First of all let us consider a few basics in building electronic circuits on a printed circuit board. The board is made of a thin insulating material clad with a thin layer of conductive copper that is shaped in such a way as to form the necessary conductors between the various components of the circuit. The use of a properly designed printed circuit board is very desirable as it speeds construction up considerably and reduces the possibility of making errors. Smart Kit boards also come pre-drilled and with the outline of the components and their identification printed on the component side to make construction easier. To protect the board during storage from oxidation and assure it gets to you in perfect condition the copper is tinned during manufacturing and covered with a special varnish that protects it from getting oxidised and also makes soldering easier. Soldering the components to the board is the only way to build your circuit and from the way you do it depends greatly your success or failure. This work is not very difficult and if you stick to a few rules you should have no problems. The soldering iron that you use must be light and its power should not exceed the 25 Watts. The tip should be fine and must be kept clean at all times. For this purpose come very handy specially made sponges that are kept wet and from time to time you can wipe the hot tip on them to remove all the residues that tend to accumulate on it. DO NOT file or sandpaper a dirty or worn out tip. If the tip cannot be cleaned, replace it. There are many different types of solder in the market and you should choose a good quality one that contains the necessary flux in its core, to assure a perfect joint every
DO NOT use soldering flux apart from that which is already included in your solder. Too much flux can cause many problems and is one of the main causes of circuit malfunction. If nevertheless you have to use extra flux, as it is the case when you have to tin copper wires, clean it very thoroughly after you finish your work. In order to solder a component correctly you should do the following:
- Clean the component leads with a small piece of emery paper.
- Bend them at the correct distance from the component’s body and insert the component in its place on the board.
- You may find sometimes a component with heavier gauge leads than usual, that are too thick to enter in the holes of the p.c. board. In this case use a mini drill to enlarge the holes slightly. Do not make the holes too large as this is going to make soldering difficult afterwards.
- Take the hot iron and place its tip on the component lead while holding the end of the solder wire at the point where the lead emerges from the board. The iron tip must touch the lead slightly above the p.c. board.
- When the solder starts to melt and flow, wait till it covers evenly the area around the hole and the flux boils and gets out from underneath the solder. The whole operation should not take more than 5 seconds. Remove the iron and leave the solder to cool naturally without blowing on it or moving the component. If everything was done properly the surface of the joint must have a bright metallic finish and its edges should be smoothly ended on the component lead and the board track. If the solder looks dull, cracked, or has the shape of a blob then you have made a dry joint and you should remove the solder (with a pump, or a solder wick) and redo it.

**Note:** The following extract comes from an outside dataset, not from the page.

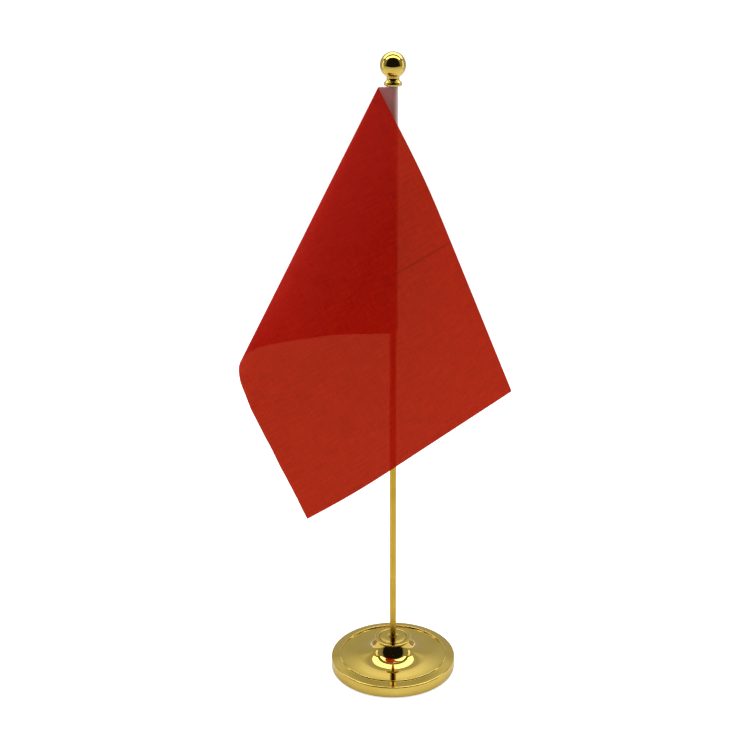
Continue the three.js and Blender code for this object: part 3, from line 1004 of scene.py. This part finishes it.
def sleeve_section():
    """The tape's path in plan, from its back end round the pole to its front end."""
    back, front = CLOTH_BACK + 0.35, CLOTH_BACK - 0.65
    centre = (0.0, (front + POLE_RADIUS + 0.35) / 2)
    radius = POLE_RADIUS + 0.35 - centre[1]
    flat_back = [(x, back) for x in np.linspace(sleeve_low.x + 0.1, -4.6, 6)]
    loop = arc(centre, radius, 132, -90, 40)
    flat_front = [(x, front) for x in np.linspace(-0.6, sleeve_low.x + 0.1 - FLAP_REACH, 14)]
    return [(float(x), float(y)) for x, y in flat_back + loop + flat_front]


def flag_sleeve():
    section = sleeve_section()
    steps = 120
    along = [0.0]
    for a, b in zip(section, section[1:]):
        along.append(along[-1] + math.dist(a, b))
    vertices, flats, faces = [], [], []
    for j in range(steps + 1):
        z = sleeve_high.z - (sleeve_high.z - sleeve_low.z) * j / steps
        for (x, y), distance in zip(section, along):
            right = max(0.0, min(1.0, (x - 0.5) / 1.5))
            sway = 0.12 * smooth_noise(z * 0.09, 0.0, 21) * right
            vertices.append((x + sway, y, z))
            flats.append((distance * MM, (sleeve_high.z - z) * MM))
    width = len(section)
    for j in range(steps):
        for i in range(width - 1):
            a = j * width + i
            faces.append((a, a + 1, a + width + 1, a + width))
    sleeve = add_object("flag_sleeve_tape", vertices, faces, white_tape)
    return with_flat_map(sleeve, flats), along[-1]


sleeve, tape_width = flag_sleeve()
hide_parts("flag_sleeve")
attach(sleeve, "flag")
print("tape", round(tape_width, 1), "mm wide and", round(sleeve_high.z - sleeve_low.z, 1), "mm long")

# %% [markdown]
# ## The sleeve's closed end and its stitches
#
# The top of the sleeve is closed by a small piece of the same tape, which keeps the flag from sliding down
# the pole. The tape and the cloth are held together by a row of short stitches. Each stitch is a little
# sunk-in bar of thread with rounded ends.

# %% Top tab and stitches
tab_low, tab_high = frame_size("sleeve_top_tab")


def top_tab():
    inner, outer = STUD_RADIUS + 0.3, tab_high.x
    outline = [(inner, tab_low.z), (outer - 0.1, tab_low.z)]
    outline += [(outer, tab_low.z + 0.1), (outer, tab_high.z - 0.1)]
    outline += [(outer - 0.1, tab_high.z), (inner, tab_high.z)]
    tab = turned("sleeve_top_end", outline, white_tape, 48)
    flats = [(v.co.x, v.co.y) for v in tab.data.vertices]
    return with_flat_map(tab, flats)


tab = top_tab()
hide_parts("sleeve_top_tab")
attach(tab, "flag")

seam_low, seam_high = frame_size("sleeve_seam_thread")
STITCH_LENGTH = 2.2
STITCH_GAP = 0.6


def stitch_row():
    """Short rounded bars of thread down the tape, in one mesh."""
    x = (seam_low.x + seam_high.x) / 2
    y = (seam_low.y + seam_high.y) / 2
    half_width, half_depth = 0.16, 0.11
    vertices, faces = [], []
    z = seam_high.z
    while z - STITCH_LENGTH > seam_low.z:
        first = len(vertices)
        rings = ((0.0, 0.15), (0.08, 0.6), (0.25, 1.0), (0.75, 1.0), (0.92, 0.6), (1.0, 0.15))
        for part, size in rings:
            for k in range(8):
                angle = 2 * math.pi * k / 8
                dip = -0.10 * (1 - size)
                vertices.append(
                    (
                        x + half_width * size * math.cos(angle),
                        y + dip + half_depth * size * math.sin(angle),
                        z - STITCH_LENGTH * part,
                    )
                )
        for ring in range(len(rings) - 1):
            for k in range(8):
                a, n = first + ring * 8 + k, first + ring * 8 + (k + 1) % 8
                faces.append((a, n, n + 8, a + 8))
        faces.append(tuple(range(first, first + 8)))
        faces.append(tuple(range(first + 47, first + 39, -1)))
        z -= STITCH_LENGTH + STITCH_GAP
    return add_object("sleeve_stitches", vertices, faces, white_thread)


stitches = stitch_row()
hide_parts("sleeve_seam_thread")
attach(stitches, "flag")

print("stitches:", len(stitches.data.vertices) // 48)

# %% [markdown]
# ## The room
#
# Polished gold shows only what is round it, so the light is planned as a room: a pale tent with a dark
# opening at the front, where the viewer stands, and two long soft lights above. The world shader draws this
# room from the direction of each ray. What the camera itself sees behind the object stays plain white.

# %% Light tent
def world_room():
    world = bpy.data.worlds.new("light_tent")
    world.use_nodes = True
    bpy.context.scene.world = world
    room = NodeTree(world.node_tree)
    background = room.tree.nodes["Background"]
    parts = room.node(
        "ShaderNodeSeparateXYZ", {0: room.node("ShaderNodeTexCoord").outputs["Generated"]}
    ).outputs
    x, y, z = parts[0], parts[1], parts[2]
    front = room.math("MULTIPLY", y, -1.0)
    # the angle over the top, from the front horizon (0) to the back horizon (180)
    over = room.math("DEGREES", room.math("ARCTAN2", z, front))
    side = room.math("DEGREES", room.math("ARCTAN2", room.math("ABSOLUTE", x), front))

    def band(value, low, high, soft):
        rise = room.remap(value, low - soft, low + soft, 0, 1)
        fall = room.remap(value, high - soft, high + soft, 1, 0)
        return room.math("MULTIPLY", rise, fall)

    # the wall behind the stand has a soft bright patch at mid height, brightest in its middle; the rest is
    # even and dimmer
    wall = room.remap(side, 50, 130, 0.24, 0.45)
    height = band(over, 137, 146, 3.0)
    patch = room.math("MULTIPLY", height, band(side, 130, 400, 15.0))
    wall = room.math("MULTIPLY_ADD", patch, 0.20, wall)
    middle = room.math("MULTIPLY", height, band(side, 173, 400, 5.0))
    wall = room.math("MULTIPLY_ADD", middle, 0.40, wall)
    overhead = room.remap(band(over, 93, 116, 2.0), 0, 1, 1.0, 0.45)
    wall = room.math("MULTIPLY", wall, overhead)
    lean = room.math("POWER", room.math("MAXIMUM", over, 0.0), 3.0)
    rounded = room.math("MULTIPLY_ADD", lean, 0.00002, side)
    opening = room.math("MULTIPLY", band(over, -30, OPENING[0], 2.0), band(rounded, -400, OPENING[1], 4.0))
    light = room.math("MULTIPLY", wall, room.math("SUBTRACT", 1.0, room.math("MULTIPLY", opening, 0.96)))
    seen = room.node("ShaderNodeLightPath").outputs
    light = room.mix(seen["Is Diffuse Ray"], light, (0.44, 0.44, 0.44, 1))
    shown = room.mix(seen["Is Camera Ray"], light, (1, 1, 1, 1))
    room.join(shown, background.inputs["Color"])
    return world


OPENING = (72, 64)
world_room()
print("room: one opening in front, up to", OPENING[0], "degrees")

# %% [markdown]
# ## Floor, light and camera
#
# The floor is a very large pale sheet with a trace of unevenness, so that it has no visible edge. It glows a
# little for the camera alone, which keeps it white. Reflections see it go dark far in front of the stand.

# %% Floor
def floor_finish():
    finish = Finish("floor_paper")
    where = finish.place()
    mottle = finish.noise(where, 9, 4, 0.6)
    finish.set(Base_Color=finish.mix(mottle, (0.90, 0.90, 0.90, 1), (0.94, 0.94, 0.94, 1)), Roughness=0.9)
    finish.shader.inputs["Specular IOR Level"].default_value = 0.0
    seen = finish.node("ShaderNodeLightPath").outputs
    finish.shader.inputs["Emission Color"].default_value = (1, 1, 1, 1)
    finish.set(Emission_Strength=finish.math("MULTIPLY", seen["Is Camera Ray"], 0.7))
    depth = finish.node("ShaderNodeSeparateXYZ", {0: where}).outputs[1]
    past = finish.math("MULTIPLY", finish.remap(depth, -1.25, -1.15, 1, 0), seen["Is Glossy Ray"])
    dark = finish.node("ShaderNodeEmission", {"Color": (0.012, 0.010, 0.008, 1)})
    whole = finish.node("ShaderNodeMixShader", {0: past})
    finish.tree.links.new(finish.shader.outputs[0], whole.inputs[1])
    finish.tree.links.new(dark.outputs[0], whole.inputs[2])
    finish.tree.links.new(whole.outputs[0], finish.output.inputs["Surface"])
    return finish.material


FLOOR_REACH = 20000.0
FLOOR_LEVEL = -0.2
floor = add_object(
    "floor",
    [(x * FLOOR_REACH, y * FLOOR_REACH, FLOOR_LEVEL) for x, y in ((-1, -1), (1, -1), (1, 1), (-1, 1))],
    [(0, 1, 2, 3)],
    floor_finish(),
    smooth=False,
)
print("floor", round(2 * FLOOR_REACH * MM), "m wide")

# %% [markdown]
# Four long soft lamps make the bright lines on the metal: one overhead, one behind, and one at each side.
# They hide from the camera and show only in reflections and as light.

# %% Lamps
def strip_lamp(name, place, target, width, depth, radiance):
    """A long soft lamp that faces a place. Its power follows from how bright its face should be."""
    data = bpy.data.lights.new(name, "AREA")
    data.shape = "RECTANGLE"
    data.size = width
    data.size_y = depth
    data.energy = radiance * math.pi * width * depth
    lamp = bpy.data.objects.new(name, data)
    lamp.location = place
    direction = Vector(target) - Vector(place)
    lamp.rotation_euler = direction.to_track_quat("-Z", "Y").to_euler()
    lamp.visible_camera = False
    bpy.context.scene.collection.objects.link(lamp)
    return lamp


strip_lamp("top_strip", (0, -0.14, 1.30), (0, 0, 0.25), 2.3, 0.32, 3.0)
strip_lamp("back_strip", (0, 0.36, 0.88), (0, 0, 0.37), 1.5, 0.34, 2.6)
for side in (-1, 1):
    strip_lamp("side_strip", (side * 0.75, 0.16, 0.40), (0, 0, 0.2), 0.20, 0.56, 1.0)
print("lamps:", len(bpy.data.lights))

# %% [markdown]
# The camera is a little higher than the finial, in front of the stand, and looks down at it.

# %% Camera
CAMERA_HEIGHT = 0.43875
CAMERA_DISTANCE = 0.70425
CAMERA_TILT = 0.3333
camera_data = bpy.data.cameras.new("camera")
camera_data.lens = 60.85
camera_data.sensor_width = 36
camera_data.shift_x = -0.02395
camera = bpy.data.objects.new("camera", camera_data)
camera.location = (0, -CAMERA_DISTANCE, CAMERA_HEIGHT)
camera.rotation_euler = (math.pi / 2 - CAMERA_TILT, 0, 0)
bpy.context.scene.collection.objects.link(camera)
bpy.context.scene.camera = camera
bpy.context.scene.view_settings.view_transform = "Standard"
print("camera", round(math.hypot(CAMERA_DISTANCE, CAMERA_HEIGHT), 2), "m from the base")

- Take care not to overheat the tracks as it is very easy to lift them from the board and break them.
- When you are soldering a sensitive component it is good practice to hold the lead from the component side of the board with a pair
of long-nose pliers to divert any heat that could possibly damage the component.

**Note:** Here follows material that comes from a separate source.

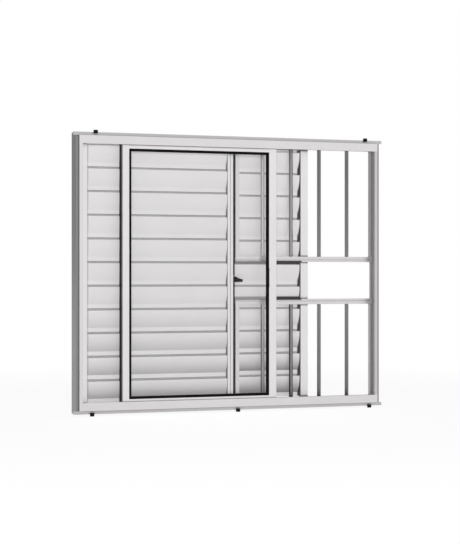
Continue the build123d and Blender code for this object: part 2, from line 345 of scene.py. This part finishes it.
def facing_room(tree):
    """1 on faces turned to the room, else 0."""
    return math_node(tree, "LESS_THAN", face_normal(tree)[1], ROOM_NORMAL)


def bar_side_shade(tree):
    """Painted shade on the left sides of the bars that stand before the sliding leaf, heavier on the lower
    ones.
    """
    across, depth, height = row_place(tree)
    in_the_open = map_range(tree, across, *BAR_SIDE_SHADE_REACH, BAR_SIDE_SHADE_BEHIND_GLASS, 1.0)
    over = math_node(tree, "MULTIPLY", facing_left(tree), in_the_open)
    over = math_node(tree, "MULTIPLY", over, map_range(tree, depth, *BAR_SIDE_SHADE_DEPTHS, 0.0, 1.0))
    over = math_node(tree, "MULTIPLY", over, math_node(tree, "LESS_THAN", across, BAR_FADE[0]))
    return math_node(tree, "MULTIPLY", over, map_range(tree, height, *BAR_SIDE_SHADE_HEIGHTS, *BAR_SIDE_SHADE))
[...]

- Make sure that you do not use more solder than it is necessary as you are running the risk of short-circuiting adjacent tracks on
the board, especially if they are very close together.
- When you finish your work cut off the excess of the component leads and clean the board thoroughly with a suitable solvent to
remove all flux residues that may still remain on it.
- The construction should not present any difficulties if you follow the circuit diagram carefully and place the components in their place as it is outlined on the component side of the p.c. board. Solder first of all the pins, then the resistors, the capacitors making sure that the electrolytic are connected correctly with respect to their polarity and finally insert the transistors in their places and solder them very carefully as overheating during soldering can destroy them. When all the components have been soldered make a careful inspection of the circuit and if you are satisfied that there are no mistakes make the following connections:
- Supply voltage at points 3 (+12 VDC) and 4 (-).
- Input signal at points 1 (signal) and 2 (common).
- Outputs 5,6,7 (signal) and 4 (common).
As it is only two of the outputs are connected initially. To enable the third you should also connect the positive leads of C7 and C9 together.